M. Didier Migaud a considéré que le droit de suite du précédent rapporteur était suffisant. Il était inutile de réunir une nouvelle fois la Mission d'évaluation et de contrôle sur ce sujet.

M. Patrice Martin-Lalande, rapporteur, a souligné que la référence faite à la taxe d'habitation ne signifie pas qu'elle servirait de base au calcul de la redevance audiovisuelle, mais que son fichier serait utilisé pour limiter la fraude. La redevance audiovisuelle resterait une taxe forfaitaire, dont le fait générateur pourrait demeurer la détention d'un poste de télévision. Une harmonisation entre les redevables de la taxe d'habitation et de la redevance audiovisuelle est tout à fait nécessaire, quitte à mettre en place des exonérations supplémentaires. L'objectif est de limiter la fraude qui représente deux millions de redevables. La réforme proposée constitue donc une mesure de justice.
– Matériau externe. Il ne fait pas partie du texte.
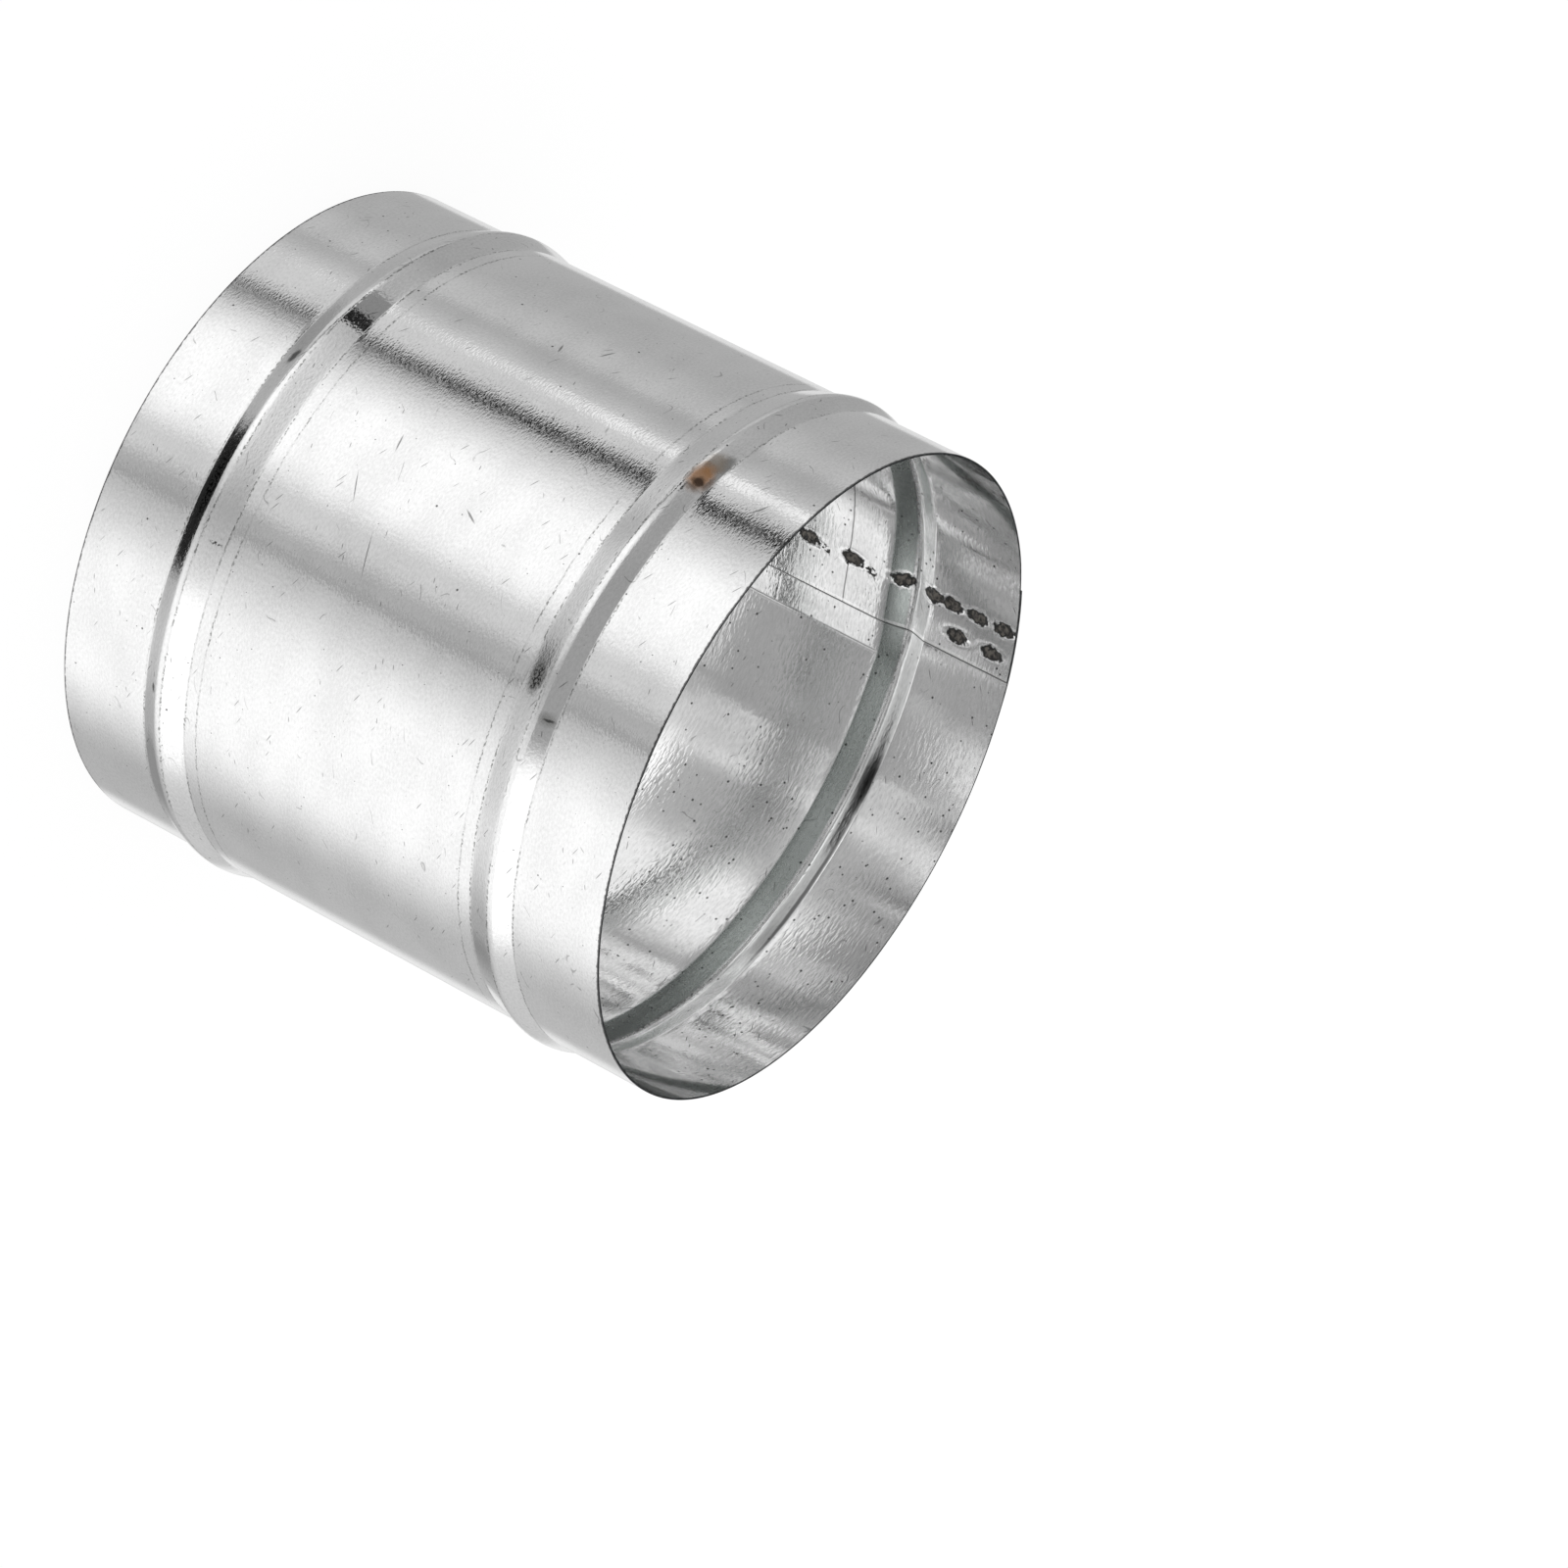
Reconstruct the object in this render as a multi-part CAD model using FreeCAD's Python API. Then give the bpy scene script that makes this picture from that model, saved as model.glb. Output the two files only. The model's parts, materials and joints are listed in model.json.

Les propositions du rapport devraient permettre de nourrir le débat, lors de la prochaine session budgétaire.

Le Président Pierre Méhaignerie a rappelé que le débat sur la redevance audiovisuelle est difficile, car certains créent une interférence entre ce débat et la question de la baisse de l'impôt sur le revenu d'une part, et la réforme de la taxe d'habitation d'autre part.

M. Didier Migaud a rappelé son attachement au droit de suite des rapporteurs, qui doit permettre à la Mission d'évaluation et de contrôle de se pencher sur de nouveaux sujets. De plus, il a souligné que la réforme consistant à supprimer la redevance audiovisuelle ne signifie naturellement pas la suppression du service public de l'audiovisuel.

La Commission a alors émis un avis favorable à la publication du rapport en application de l'article 146 du Règlement.

Le Président Pierre Méhaignerie a indiqué qu'il souhaitait réfléchir à la création d'une mission d'information sur les intermittents du spectacle, afin de permettre à la commission des Finances d'éclairer le débat, notamment sur l'aspect financier de cette question.